During the time of the alleged molestations, Betty was the named insured on a series of homeowners policies issued by Safeco Insurance Company of America (Safeco). Betty’s son David also qualified as an insured on the policies. The policies specifically excluded coverage for bodily injury “which is expected or intended by an insured or which is the foreseeable result of an act or omission intended by an insured.” However, the policies’ “Conditions” section contained a “severability” clause which stated that “[t]his insurance applies separately to each insured. This condition will not increase our limit of liability for any one occurrence.”
David and Betty tendered Minkler’s lawsuit to Safeco for defense and indemnity. Relying on the policies’ exclusion for intentional acts of “an” insured, Safeco refused to defend either David or Betty against Minkler’s lawsuit.
Thereafter, Minkler obtained a default judgment against Betty for over $5 million. Betty assigned her claims against Safeco to Minkler, and Minkler agreed not to enforce the judgment against Betty’s personal assets.
Minkler (as Betty’s assignee) then filed a bad faith lawsuit against Safeco in state court. Minkler alleged that the Safeco policies were ambiguous because the policies’ “severability” clause stated that “this insurance applies separately to each insured ,” while at the same time the policies’ “intentional act” exclusion purported to bar coverage for all claims arising from intentional acts of “ an insured.” Minkler thus alleged that the Safeco policies did not bar coverage for Betty’s alleged negligence in failing to prevent David’s intentional acts of molestation. Safeco removed the lawsuit to federal district court.
The federal district court ruled in favor of Safeco. The district court found that despite the policies’ “severability” clause, the policies’ exclusion for intentional acts of “an” insured precluded coverage for both an insured who commits an intentional act and any other insured who might only be negligently liable for such act. In other words, the intentional act of any one insured (such as David) barred coverage for all other insureds (such as Betty).

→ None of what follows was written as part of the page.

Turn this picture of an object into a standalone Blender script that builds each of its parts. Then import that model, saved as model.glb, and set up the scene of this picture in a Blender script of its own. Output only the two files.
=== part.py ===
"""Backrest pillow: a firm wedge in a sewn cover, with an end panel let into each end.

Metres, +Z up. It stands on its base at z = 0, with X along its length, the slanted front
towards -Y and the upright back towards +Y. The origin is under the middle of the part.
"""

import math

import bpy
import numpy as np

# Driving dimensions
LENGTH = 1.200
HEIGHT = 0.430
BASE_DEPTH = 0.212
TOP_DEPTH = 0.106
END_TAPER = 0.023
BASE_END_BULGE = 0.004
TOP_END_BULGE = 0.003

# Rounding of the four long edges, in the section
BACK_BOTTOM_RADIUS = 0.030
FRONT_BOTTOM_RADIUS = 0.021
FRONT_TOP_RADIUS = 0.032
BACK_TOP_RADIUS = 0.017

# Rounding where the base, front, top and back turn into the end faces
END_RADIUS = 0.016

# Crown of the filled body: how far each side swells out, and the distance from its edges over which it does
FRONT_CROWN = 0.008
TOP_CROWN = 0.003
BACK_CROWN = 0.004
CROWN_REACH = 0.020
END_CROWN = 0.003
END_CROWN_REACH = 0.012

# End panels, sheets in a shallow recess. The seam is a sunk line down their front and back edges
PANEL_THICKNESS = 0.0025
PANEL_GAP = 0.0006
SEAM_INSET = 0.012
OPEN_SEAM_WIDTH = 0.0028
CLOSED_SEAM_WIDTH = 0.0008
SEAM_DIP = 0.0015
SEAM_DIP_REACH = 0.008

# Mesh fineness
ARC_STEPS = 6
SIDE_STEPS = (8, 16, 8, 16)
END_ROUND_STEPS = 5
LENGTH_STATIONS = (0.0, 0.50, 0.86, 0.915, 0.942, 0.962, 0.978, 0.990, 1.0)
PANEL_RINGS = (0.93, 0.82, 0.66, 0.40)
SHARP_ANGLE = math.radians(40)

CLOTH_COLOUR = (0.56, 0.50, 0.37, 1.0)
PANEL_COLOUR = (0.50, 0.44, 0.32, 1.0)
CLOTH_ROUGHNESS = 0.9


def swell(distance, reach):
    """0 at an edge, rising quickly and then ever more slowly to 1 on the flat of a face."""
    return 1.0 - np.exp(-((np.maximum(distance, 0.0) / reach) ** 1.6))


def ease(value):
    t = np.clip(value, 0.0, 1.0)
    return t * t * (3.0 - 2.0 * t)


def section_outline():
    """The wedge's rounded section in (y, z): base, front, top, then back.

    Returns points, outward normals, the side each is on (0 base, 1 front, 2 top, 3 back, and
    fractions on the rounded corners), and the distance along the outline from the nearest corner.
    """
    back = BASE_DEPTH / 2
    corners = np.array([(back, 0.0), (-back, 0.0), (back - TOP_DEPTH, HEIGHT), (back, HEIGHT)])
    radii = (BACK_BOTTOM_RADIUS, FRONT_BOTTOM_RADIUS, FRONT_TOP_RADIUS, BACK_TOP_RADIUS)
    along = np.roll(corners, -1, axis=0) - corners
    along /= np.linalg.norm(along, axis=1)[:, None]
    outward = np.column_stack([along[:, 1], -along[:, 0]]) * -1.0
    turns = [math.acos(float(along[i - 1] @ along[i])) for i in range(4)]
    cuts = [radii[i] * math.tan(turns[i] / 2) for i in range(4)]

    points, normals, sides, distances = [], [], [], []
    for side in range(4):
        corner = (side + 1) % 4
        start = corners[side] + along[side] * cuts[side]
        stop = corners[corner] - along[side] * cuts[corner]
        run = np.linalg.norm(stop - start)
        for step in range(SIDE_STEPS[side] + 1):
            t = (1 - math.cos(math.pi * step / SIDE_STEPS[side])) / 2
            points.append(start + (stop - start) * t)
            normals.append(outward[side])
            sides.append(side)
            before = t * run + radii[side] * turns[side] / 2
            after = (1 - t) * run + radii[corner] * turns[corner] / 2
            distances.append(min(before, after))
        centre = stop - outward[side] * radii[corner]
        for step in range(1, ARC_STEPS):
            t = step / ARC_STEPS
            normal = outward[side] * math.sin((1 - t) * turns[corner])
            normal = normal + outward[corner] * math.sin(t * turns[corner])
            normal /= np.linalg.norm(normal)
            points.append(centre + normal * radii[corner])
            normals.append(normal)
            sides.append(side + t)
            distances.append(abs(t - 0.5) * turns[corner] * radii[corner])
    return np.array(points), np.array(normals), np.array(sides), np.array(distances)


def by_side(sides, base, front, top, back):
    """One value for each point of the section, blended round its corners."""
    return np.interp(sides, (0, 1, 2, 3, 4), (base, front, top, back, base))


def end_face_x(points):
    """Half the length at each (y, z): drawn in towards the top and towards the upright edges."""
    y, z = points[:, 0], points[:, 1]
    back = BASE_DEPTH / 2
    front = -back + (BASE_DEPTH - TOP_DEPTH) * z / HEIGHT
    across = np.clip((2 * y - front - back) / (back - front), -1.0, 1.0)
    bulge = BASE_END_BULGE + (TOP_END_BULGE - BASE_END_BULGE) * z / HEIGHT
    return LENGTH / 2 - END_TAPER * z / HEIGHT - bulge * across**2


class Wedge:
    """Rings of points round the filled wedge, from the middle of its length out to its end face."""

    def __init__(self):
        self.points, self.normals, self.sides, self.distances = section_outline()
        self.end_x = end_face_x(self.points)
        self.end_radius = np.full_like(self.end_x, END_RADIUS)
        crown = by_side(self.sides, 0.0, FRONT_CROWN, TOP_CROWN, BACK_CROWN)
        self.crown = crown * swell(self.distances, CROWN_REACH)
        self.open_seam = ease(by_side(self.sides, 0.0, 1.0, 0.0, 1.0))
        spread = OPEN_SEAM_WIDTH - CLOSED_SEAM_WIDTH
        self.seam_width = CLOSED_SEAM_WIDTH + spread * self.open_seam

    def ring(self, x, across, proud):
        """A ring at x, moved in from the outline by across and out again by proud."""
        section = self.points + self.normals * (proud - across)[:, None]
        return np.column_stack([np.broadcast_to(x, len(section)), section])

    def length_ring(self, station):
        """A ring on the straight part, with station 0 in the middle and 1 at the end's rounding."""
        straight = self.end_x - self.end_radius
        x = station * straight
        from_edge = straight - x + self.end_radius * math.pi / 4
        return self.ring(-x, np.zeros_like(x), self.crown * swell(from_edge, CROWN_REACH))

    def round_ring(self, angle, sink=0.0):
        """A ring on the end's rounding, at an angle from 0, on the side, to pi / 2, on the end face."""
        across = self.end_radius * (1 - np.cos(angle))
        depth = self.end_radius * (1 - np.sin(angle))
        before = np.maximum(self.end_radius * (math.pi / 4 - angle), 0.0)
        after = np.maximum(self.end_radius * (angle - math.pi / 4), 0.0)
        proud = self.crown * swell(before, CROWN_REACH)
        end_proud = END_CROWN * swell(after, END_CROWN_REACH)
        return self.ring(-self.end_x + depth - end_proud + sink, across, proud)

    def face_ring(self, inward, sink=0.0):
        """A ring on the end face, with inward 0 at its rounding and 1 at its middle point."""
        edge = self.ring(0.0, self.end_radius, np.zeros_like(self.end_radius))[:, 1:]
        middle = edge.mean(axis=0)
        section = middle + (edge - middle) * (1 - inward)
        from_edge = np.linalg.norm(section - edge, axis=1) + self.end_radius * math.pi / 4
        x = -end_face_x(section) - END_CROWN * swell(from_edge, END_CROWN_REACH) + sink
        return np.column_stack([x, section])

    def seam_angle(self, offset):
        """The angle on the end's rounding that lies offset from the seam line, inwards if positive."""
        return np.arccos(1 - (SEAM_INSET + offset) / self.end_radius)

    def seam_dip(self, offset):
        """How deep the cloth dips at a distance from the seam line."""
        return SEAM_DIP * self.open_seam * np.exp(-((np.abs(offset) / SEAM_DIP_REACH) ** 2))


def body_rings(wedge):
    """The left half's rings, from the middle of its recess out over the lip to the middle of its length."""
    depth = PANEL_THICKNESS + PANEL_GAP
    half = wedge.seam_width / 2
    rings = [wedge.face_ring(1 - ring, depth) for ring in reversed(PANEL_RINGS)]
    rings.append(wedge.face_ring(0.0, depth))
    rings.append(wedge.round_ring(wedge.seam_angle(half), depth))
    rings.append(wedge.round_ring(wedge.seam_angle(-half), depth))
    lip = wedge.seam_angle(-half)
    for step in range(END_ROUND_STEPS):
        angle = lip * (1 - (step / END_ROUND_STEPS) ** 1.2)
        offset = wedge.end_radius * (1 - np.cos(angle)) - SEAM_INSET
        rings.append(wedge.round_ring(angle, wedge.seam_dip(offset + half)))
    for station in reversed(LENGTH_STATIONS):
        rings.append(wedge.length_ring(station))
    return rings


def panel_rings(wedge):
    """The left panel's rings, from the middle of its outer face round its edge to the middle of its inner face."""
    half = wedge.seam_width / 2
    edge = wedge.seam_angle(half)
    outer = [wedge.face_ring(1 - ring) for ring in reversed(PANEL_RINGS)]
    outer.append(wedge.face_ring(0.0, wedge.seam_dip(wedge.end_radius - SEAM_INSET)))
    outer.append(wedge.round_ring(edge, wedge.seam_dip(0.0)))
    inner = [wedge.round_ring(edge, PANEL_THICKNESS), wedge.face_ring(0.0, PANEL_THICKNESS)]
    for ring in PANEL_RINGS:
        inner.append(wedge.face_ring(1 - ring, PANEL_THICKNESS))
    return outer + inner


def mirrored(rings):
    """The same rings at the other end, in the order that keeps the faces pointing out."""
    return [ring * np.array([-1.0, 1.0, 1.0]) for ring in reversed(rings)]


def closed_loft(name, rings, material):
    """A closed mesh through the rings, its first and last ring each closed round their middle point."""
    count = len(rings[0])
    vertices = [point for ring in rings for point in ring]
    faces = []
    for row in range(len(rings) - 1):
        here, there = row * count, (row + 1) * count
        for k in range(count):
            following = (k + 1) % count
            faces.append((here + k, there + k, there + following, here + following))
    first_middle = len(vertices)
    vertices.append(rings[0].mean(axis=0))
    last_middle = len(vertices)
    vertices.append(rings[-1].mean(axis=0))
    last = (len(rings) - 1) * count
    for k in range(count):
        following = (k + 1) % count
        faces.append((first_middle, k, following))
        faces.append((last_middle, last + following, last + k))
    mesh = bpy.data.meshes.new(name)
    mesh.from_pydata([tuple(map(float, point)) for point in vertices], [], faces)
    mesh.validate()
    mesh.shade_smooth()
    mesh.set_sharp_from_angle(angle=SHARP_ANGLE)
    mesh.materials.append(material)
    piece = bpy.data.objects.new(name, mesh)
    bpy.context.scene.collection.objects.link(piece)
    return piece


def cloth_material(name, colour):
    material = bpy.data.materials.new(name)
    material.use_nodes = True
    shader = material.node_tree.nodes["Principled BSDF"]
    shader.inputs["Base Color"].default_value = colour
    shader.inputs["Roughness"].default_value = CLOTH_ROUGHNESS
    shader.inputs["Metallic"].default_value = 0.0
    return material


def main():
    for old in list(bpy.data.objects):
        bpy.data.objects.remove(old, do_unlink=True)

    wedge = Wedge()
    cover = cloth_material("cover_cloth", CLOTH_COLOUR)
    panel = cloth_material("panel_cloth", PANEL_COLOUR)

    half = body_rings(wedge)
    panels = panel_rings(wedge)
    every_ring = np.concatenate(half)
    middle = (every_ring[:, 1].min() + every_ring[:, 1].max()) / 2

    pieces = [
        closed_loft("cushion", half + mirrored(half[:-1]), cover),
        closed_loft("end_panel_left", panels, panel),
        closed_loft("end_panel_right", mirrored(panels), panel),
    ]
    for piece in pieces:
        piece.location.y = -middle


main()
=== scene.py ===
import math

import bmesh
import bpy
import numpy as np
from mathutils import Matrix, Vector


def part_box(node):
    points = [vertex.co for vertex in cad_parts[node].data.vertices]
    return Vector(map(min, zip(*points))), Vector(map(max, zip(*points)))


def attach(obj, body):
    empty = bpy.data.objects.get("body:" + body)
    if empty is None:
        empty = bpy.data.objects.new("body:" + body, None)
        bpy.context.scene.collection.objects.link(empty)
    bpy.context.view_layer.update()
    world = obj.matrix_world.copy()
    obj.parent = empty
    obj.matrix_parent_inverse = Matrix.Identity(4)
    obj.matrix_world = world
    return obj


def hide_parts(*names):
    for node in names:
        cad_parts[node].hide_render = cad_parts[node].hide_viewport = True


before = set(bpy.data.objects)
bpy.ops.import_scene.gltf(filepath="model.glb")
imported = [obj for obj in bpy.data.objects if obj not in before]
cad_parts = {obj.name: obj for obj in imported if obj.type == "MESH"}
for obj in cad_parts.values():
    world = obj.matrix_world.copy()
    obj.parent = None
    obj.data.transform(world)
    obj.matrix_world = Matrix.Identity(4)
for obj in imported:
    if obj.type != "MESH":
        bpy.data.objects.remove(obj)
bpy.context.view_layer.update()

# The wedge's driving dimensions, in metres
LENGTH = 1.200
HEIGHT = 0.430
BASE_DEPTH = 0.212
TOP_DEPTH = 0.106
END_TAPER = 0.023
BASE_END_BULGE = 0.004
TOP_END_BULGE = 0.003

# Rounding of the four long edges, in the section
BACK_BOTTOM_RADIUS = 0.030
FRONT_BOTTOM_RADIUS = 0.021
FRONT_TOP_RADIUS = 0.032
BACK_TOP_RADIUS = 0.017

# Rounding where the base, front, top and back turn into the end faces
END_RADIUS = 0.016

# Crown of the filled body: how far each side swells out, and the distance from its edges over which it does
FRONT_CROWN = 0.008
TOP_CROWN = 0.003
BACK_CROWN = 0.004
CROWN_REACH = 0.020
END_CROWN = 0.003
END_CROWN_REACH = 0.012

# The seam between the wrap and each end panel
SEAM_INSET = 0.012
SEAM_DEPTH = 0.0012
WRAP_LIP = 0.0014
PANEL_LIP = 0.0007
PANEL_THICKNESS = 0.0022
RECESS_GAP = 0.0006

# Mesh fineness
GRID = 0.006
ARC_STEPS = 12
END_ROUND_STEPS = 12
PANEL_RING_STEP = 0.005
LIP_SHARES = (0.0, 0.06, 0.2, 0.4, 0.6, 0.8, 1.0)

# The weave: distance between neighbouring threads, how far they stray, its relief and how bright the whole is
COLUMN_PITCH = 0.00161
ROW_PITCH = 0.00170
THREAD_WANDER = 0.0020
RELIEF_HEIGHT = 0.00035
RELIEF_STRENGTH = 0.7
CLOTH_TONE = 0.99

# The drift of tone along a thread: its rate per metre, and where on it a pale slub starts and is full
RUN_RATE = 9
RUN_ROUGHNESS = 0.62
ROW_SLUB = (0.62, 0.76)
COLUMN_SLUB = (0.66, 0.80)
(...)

Minkler appealed to the Ninth Circuit Court of Appeals. During the pendency of the appeal, the Ninth Circuit requested the California Supreme Court to address the interplay between the policies’ “severability” clause and the policies’ exclusion for the intentional acts of “an” insured. The Supreme Court agreed to address that issue.
Holding
The California Supreme Court held that the Safeco policies’ exclusion for intentional acts of “an” insured, read in conjunction with the policies’ “severability” clause, created an ambiguity which had to be construed in favor of coverage. According to the Supreme Court, while an exclusion for the intentional acts of “an” insured would normally mean that the intentional act of one insured bars coverage for all insureds, a severability clause stating that “ [t]his insurance applies separately to each insured” reasonably implies a contrary result. Given that ambiguity, Betty would “reasonably have expected Safeco’s policies … to cover her separately for her independent acts or omissions causing such injury or damage, so long as her conduct did not fall within the policies’ intentional acts exclusion, even if the acts of another insured contributing to the same injury or damage were intentional.”

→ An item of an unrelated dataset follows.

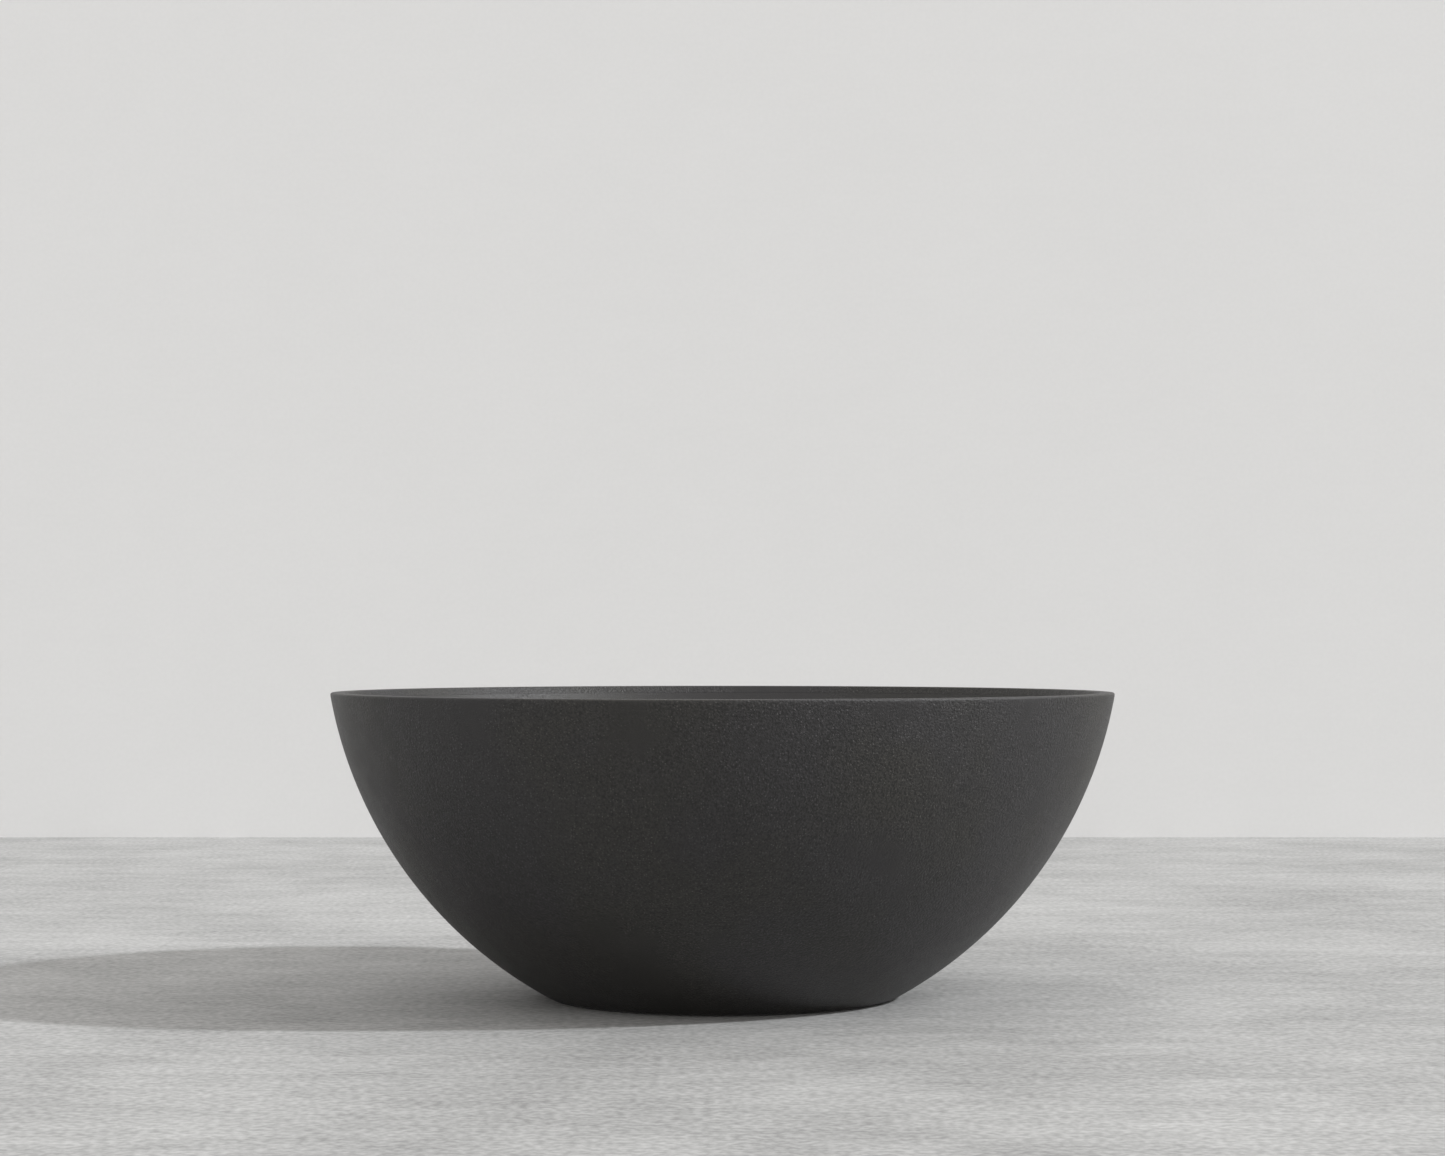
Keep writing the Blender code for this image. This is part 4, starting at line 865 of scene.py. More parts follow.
# %% The click spring
WIRE_RADIUS = 0.0005
SPRING_COILS = 6
spring_reach = 0.0046
spring_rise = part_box("plug_spring")[1].z - spring_low - 2 * WIRE_RADIUS
bpy.ops.object.select_all(action="DESELECT")
bpy.ops.mesh.primitive_circle_add(
    vertices=12, radius=WIRE_RADIUS, location=(spring_reach, 0, spring_low + WIRE_RADIUS),
    rotation=(math.pi / 2, 0, 0),
)
bpy.ops.object.transform_apply(location=True, rotation=True, scale=True)
click_spring = bpy.context.object
click_spring.name = click_spring.data.name = "click_spring"
coil = click_spring.modifiers.new("coil", "SCREW")
coil.screw_offset = spring_rise / SPRING_COILS
coil.iterations = SPRING_COILS
coil.steps = coil.render_steps = 28
bpy.ops.object.modifier_apply(modifier="coil")
bpy.ops.object.mode_set(mode="EDIT")
bpy.ops.mesh.select_all(action="SELECT")
bpy.ops.mesh.fill_holes(sides=0)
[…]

In short, given the policies’ “severability” clause, the exclusion for intentional acts of “an” insured did not bar coverage for Betty’s alleged negligence in failing to prevent David’s molestation of Minkler.
Comment
Minkler is an extremely important case. In several prior decisions, the California Courts of Appeal had interpreted an exclusion for intentional acts of “an” insured (as opposed to “the” insured) to mean that the intentional act of any one insured would bar coverage for all other insureds under the same policy. However, the prior cases did not specifically deal with what effect a “severability” clause might have on such an exclusion. In Minkler , the Supreme Court held that if the policy does contain a “severability” clause which states that the policy applies “separately to each insured,” the severability clause renders ambiguous an exclusion for intentional acts of “an” insured. As Minkler indicates, that ambiguity will be resolved in favor of the insured. In reaching that conclusion, the Minkler court rejected the rule followed by a majority of jurisdictions and instead adopted the rule followed in a minority of jurisdictions.
The Minkler court noted that an insurer can avoid the problem simply by changing the language of the severability clause from “[t]his insurance applies separately to each insured” to “ [t]he limits of liability of this policy apply separately to each insured.” According to the Court, such language would make it clear that the severability clause’s purpose is merely “to extend the full individual indemnity limits to each person among several insureds under the same policy,” and “not to make exclusions from coverage individual rather than collective .”
The Minkler court was also careful to stress that its reasoning and conclusion were aimed at the “specific circumstances of this case, which involves the interplay between a severability clause and an exclusion for the intentional acts of ‘an’ insured….” The Court emphasized that its conclusion in this case “does not mean a severability clause necessarily affects all exclusions framed in terms of ‘an’ or ‘any’ insured.” Rather, “each exclusion applicable to ‘an’ or ‘any’ insured must be examined individually, and in context, to determine the effect a severability clause like the one at issue here might have on its operation.”
In any event, after Minkler , it is clear that a standard “severability” clause will limit an insurer’s ability to rely on an exclusion for intentional acts of “an” insured to deny coverage for an “innocent insured.”